Dynamics of high quantum efficiency photoluminescence from N-Si-O bonding states in oxygenated amorphous silicon nitride films

Lin

et al. 2016

We have reported high internal quantum efficiency (IQE) (∼60%) of photoluminescence (PL) at 470 nm wavelength from oxygenated amorphous silicon nitride (a-SiNx:O) films. In this work, we explored the dynamics of high PL IQE from luminescent N-Si-O bonding states in a-SiNx:O films by using a combination of time resolved PL (TRPL) and temperature dependent PL (TDPL) measurements.
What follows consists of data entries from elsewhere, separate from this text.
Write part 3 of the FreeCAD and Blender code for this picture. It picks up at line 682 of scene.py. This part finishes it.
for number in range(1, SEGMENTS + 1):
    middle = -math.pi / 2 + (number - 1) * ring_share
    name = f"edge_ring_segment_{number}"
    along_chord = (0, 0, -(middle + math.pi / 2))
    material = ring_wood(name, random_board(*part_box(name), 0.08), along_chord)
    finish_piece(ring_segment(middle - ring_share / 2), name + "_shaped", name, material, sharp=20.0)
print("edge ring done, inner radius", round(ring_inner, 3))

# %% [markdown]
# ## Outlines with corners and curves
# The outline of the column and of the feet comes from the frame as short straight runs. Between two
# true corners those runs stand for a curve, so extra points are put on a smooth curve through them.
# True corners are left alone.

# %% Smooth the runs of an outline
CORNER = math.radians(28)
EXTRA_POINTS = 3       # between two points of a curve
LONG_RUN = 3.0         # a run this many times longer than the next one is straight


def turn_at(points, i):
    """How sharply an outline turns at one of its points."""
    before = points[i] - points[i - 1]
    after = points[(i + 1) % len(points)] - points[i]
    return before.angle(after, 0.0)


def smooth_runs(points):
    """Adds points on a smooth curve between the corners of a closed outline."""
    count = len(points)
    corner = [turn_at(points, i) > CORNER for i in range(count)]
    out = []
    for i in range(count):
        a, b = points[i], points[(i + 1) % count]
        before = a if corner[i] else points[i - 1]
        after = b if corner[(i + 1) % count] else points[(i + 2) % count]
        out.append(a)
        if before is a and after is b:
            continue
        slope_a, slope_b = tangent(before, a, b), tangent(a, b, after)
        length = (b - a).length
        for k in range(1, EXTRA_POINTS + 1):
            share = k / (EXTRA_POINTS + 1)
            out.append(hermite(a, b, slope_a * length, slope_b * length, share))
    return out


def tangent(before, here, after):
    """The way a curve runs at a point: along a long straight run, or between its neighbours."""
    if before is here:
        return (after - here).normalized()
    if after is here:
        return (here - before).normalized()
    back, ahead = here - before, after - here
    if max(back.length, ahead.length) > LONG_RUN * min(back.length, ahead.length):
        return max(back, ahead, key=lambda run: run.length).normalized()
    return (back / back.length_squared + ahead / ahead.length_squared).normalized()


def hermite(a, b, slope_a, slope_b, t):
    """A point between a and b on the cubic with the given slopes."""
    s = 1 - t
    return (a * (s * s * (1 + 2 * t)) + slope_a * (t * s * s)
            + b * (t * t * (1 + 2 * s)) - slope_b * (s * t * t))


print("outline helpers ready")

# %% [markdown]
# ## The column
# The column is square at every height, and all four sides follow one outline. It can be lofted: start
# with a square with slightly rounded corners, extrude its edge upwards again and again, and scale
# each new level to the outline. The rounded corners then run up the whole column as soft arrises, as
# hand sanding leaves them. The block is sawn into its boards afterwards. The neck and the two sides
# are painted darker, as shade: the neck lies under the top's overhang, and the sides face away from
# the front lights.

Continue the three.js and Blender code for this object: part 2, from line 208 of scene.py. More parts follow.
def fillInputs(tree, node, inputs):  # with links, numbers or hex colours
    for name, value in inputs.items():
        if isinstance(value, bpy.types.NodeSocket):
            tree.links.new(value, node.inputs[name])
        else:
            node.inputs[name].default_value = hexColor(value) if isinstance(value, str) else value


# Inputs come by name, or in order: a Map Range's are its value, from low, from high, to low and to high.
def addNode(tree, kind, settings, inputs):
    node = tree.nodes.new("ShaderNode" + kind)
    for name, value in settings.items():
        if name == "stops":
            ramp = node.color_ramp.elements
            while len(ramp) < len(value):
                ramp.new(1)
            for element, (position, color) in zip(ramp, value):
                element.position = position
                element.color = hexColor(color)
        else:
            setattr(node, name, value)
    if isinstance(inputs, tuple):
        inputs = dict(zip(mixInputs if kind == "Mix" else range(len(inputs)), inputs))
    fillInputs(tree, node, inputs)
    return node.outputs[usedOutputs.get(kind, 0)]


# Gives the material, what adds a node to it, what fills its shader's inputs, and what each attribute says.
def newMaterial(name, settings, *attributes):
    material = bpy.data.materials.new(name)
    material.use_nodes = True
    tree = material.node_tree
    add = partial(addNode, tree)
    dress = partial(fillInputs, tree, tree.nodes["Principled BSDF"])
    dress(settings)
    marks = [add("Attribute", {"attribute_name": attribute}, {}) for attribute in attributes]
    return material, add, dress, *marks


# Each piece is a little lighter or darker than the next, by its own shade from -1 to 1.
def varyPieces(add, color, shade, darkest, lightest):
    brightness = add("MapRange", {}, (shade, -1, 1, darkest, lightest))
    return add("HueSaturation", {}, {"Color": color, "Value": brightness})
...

The TRPL measurements include time integrated PL, microsecond range PL, and nanosecond range PL measurement modes. The a-SiNx:O films exhibit ns PL decay dynamics that is independent of pumping fluence (WPF) and uniform across the PL spectrum, which is different from the PL decay behavior in a-SiNx films. Particularly, we precisely monitored the temporal evolution of the PL spectra profile to verify that the luminescent N-Si-O bonding states are responsible for the observed blue PL with a radiative recombination rate of ∼108 s−1. Such very fast radiative recombination rate can be compared with that in direct band gap CdSe nanocrystals and can also help us to understand the high PL IQE in a-SiNx:O films. Moreover, by combining the TD-PL lifetimes with the PL IQE values, the temperature dependence of radiative and nonradiative lifetime can be determined.